NIC # 32734 June 20, 1975

COMMENTS ON IMP/HOST PROTOCOL CHANGES, (RFCS 687 AND 690)

Basically, the proposed set of changes in RFC 687 seems reasonable, as

are the comments in RFC 690.

The major problem, as pointed out by Postel, is the change in the

combined length of the IMP and Host leaders to a total of 120 bits,

which is not a multiple of both 8 and 36 bits.

The suggested solution is to increase the length of the host to host

protocol leader by 24 bits, creating a total length of 144 bits. The

problem, however, is that the only way of compatibly changing this

length would be to have the IMP either insert or delete the extra 24

bits when converting to/from the old format leader. The problems with

this solution are obvious.

The better solution is to change the length of the new proposed IMP

leader. I suggest 104 bits instead of 80 bits. The complaint that 104

is not a multiple of an IMP word is valid, but it should not be that

difficult if the following rules are observed.

1. The last 8 bits are never used to convey information.

2. The network is not required to pass them from source to

destination, or to return them to the source.

3. When sending messages of types other than zero, (irregular

messages), the IMP is allowed to send either 96, 104 or 112 bits

of data, the choice being at the IMP's convenience.

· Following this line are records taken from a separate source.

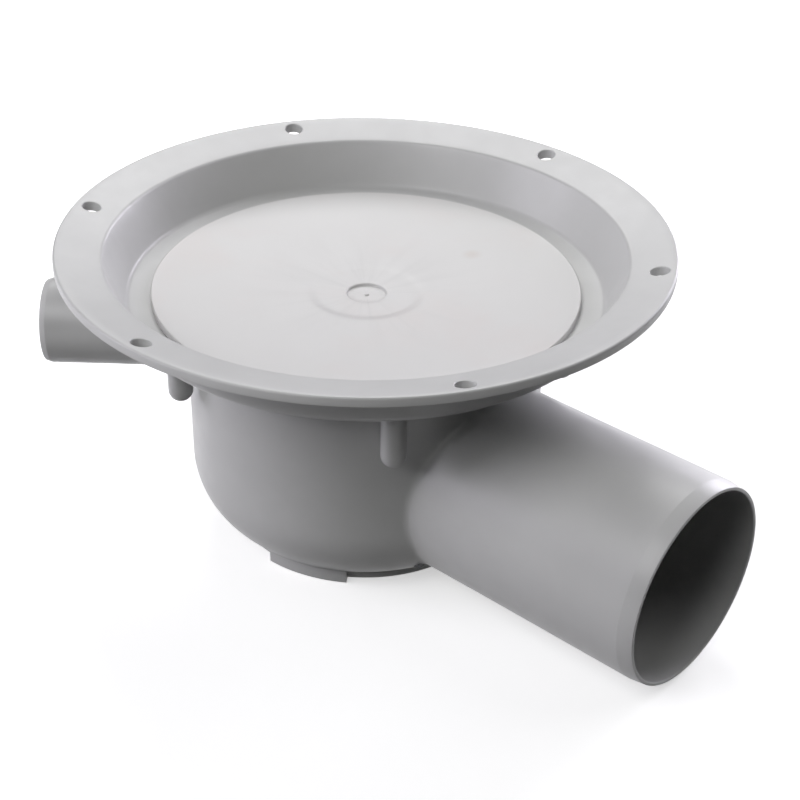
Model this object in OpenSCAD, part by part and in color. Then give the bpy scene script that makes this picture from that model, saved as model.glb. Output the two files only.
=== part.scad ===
// Floor drain body with a dished cover disc and a plug-in water trap.
// The drain stands on z = 0, its vertical axis is Z and its outlet points along +X.

/* [Flange] */
// Outer diameter of the flange
flange_d = 225; // [220:1:300]
// Height of the flange's rim above the base
height = 118; // [116:1:150]
// Thickness of the flange
flange_t = 3.6; // [2.6:0.1:5]
// How far the flange's top falls from its rim to the bowl's edge
flange_fall = 3.8; // [1:0.1:5]
// Number of fixing holes in the flange
hole_count = 6; // [3:1:12]
// Diameter of a fixing hole
hole_d = 7; // [3:0.5:8]
// Distance from the flange's edge to the middle of a fixing hole
hole_inset = 6.3; // [5:0.1:9]
// Width of the flange, from its rim to the bowl's edge
flange_w = 17.1; // [14:0.1:24]

/* [Bowl] */
// How far the bowl's wall leans in from its edge to its foot
bowl_lean = 7.4; // [4:0.1:10]
// Depth of the foot of the bowl's wall below the flange's rim
bowl_depth = 21.2; // [18:0.1:23]
// How far the bowl's floor falls from the foot of its wall to the neck
floor_fall = 2.4; // [1:0.1:3]
// Radius on the bowl's upper edge
bowl_edge_r = 1.8; // [0.5:0.1:3]
// Radius in the foot of the bowl's wall
bowl_foot_r = 2.5; // [1:0.1:4]
// Radius on the edge of the neck
neck_edge_r = 0.8; // [0.3:0.1:1.5]

/* [Sump] */
// Outer diameter of the sump
sump_d = 134; // [128:1:136]
// Wall thickness of the bowl and the sump
wall = 3; // [2.4:0.1:3.6]
// Outer radius between the sump's side and its bottom
sump_corner_r = 30; // [26:1:34]
// Distance from the sump's side to the outside of the ring rib under it
base_ring_inset = 16; // [14:0.5:22]
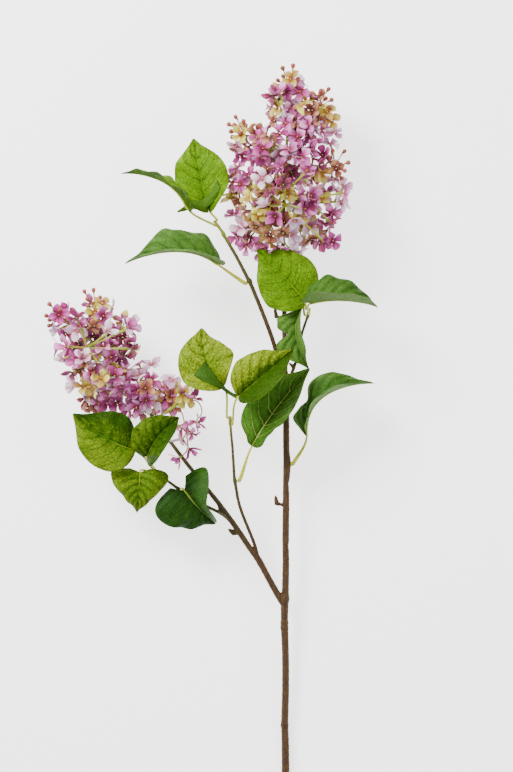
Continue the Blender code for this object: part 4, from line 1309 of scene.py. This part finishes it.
# Looks of the florets that show most, by their place on the sheet; the rest are drawn by chance.
# The maroon ones are painted shade, set where the heads lie deep in shade.
FLORET_SPOTS = (
    ("cream", 282, 85), ("cream", 302, 103), ("cream", 239, 142), ("cream", 249, 124),
    ("cream", 279, 193), ("cream", 256, 196), ("cream", 258, 219), ("cream", 325, 170),
    ("cream", 240, 190), ("rusty", 248, 206), ("rusty", 234, 198), ("cream", 268, 230), ("rusty", 273, 206),
    ("rusty", 280, 222), ("pale", 240, 232), ("pale", 270, 240), ("pale", 300, 238), ("pale", 245, 168),
    ("mauve", 300, 172), ("maroon", 287, 168), ("lilac", 300, 148), ("rusty", 256, 134),
    ("pale", 283, 155), ("pale", 247, 175), ("pale", 325, 132), ("pale", 253, 232),
    ("pale", 327, 180), ("pale", 343, 197), ("mauve", 268, 155), ("mauve", 290, 143),
    ("lilac", 310, 120), ("lilac", 307, 165), ("lilac", 305, 195), ("lilac", 278, 226),
    ("cream", 100, 380), ("cream", 85, 385), ("cream", 185, 394), ("rusty", 88, 365),
    ("maroon", 92, 327), ("maroon", 98, 335), ("maroon", 128, 343), ("maroon", 128, 353),
    ("lilac", 189, 435), ("pale", 180, 448), ("mauve", 195, 420),
)
SPOT_REACH = 11.0 * MM

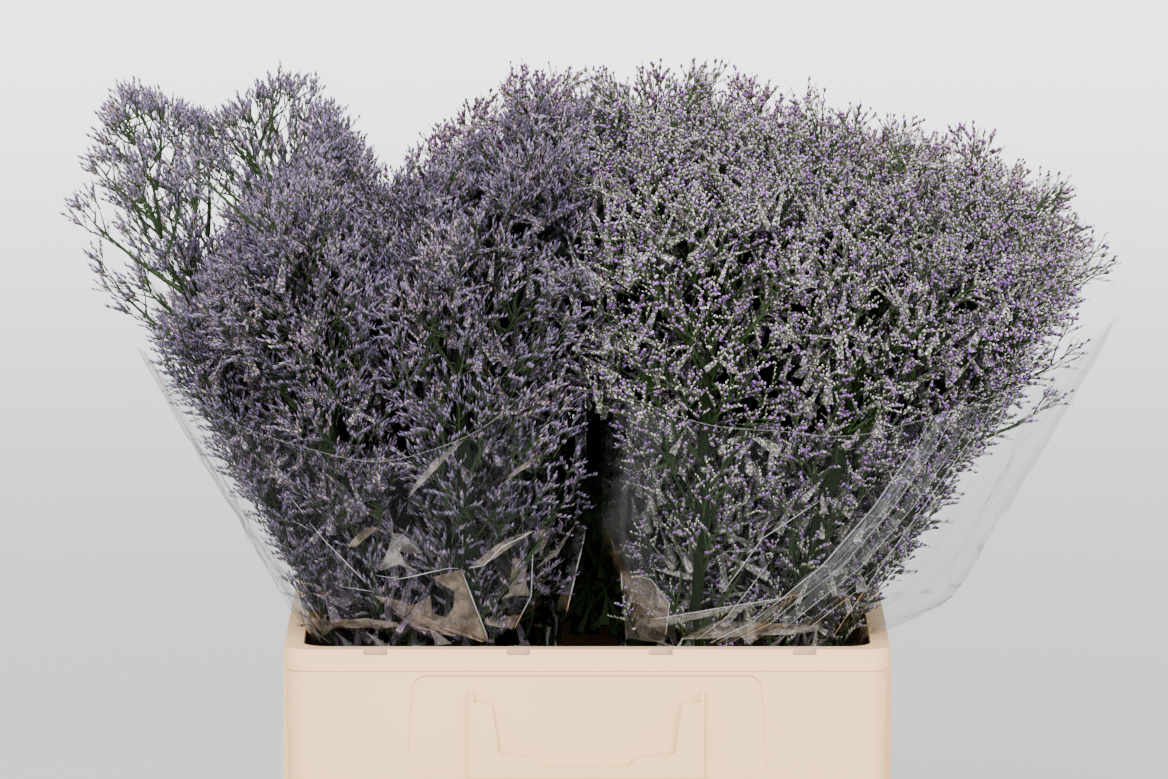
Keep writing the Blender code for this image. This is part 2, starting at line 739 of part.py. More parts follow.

4. Also, if desired, either 96 or 112 could be used as the new

leader length for irregular messages.

It must be faster (and cheaper) to just change the IMP program to handle

a 104 bit leader, than to force additional changes in all hosts using

the standard protocol.

Another suggested extension to the protocol would add a new type of IMP

to Host message. This message has a table of Host names (people type

character strings) and Host network addresses. Send this message(s) to

the Host after each interface reset, or alternatively, it could be a

response to a new Host to IMP request for this information.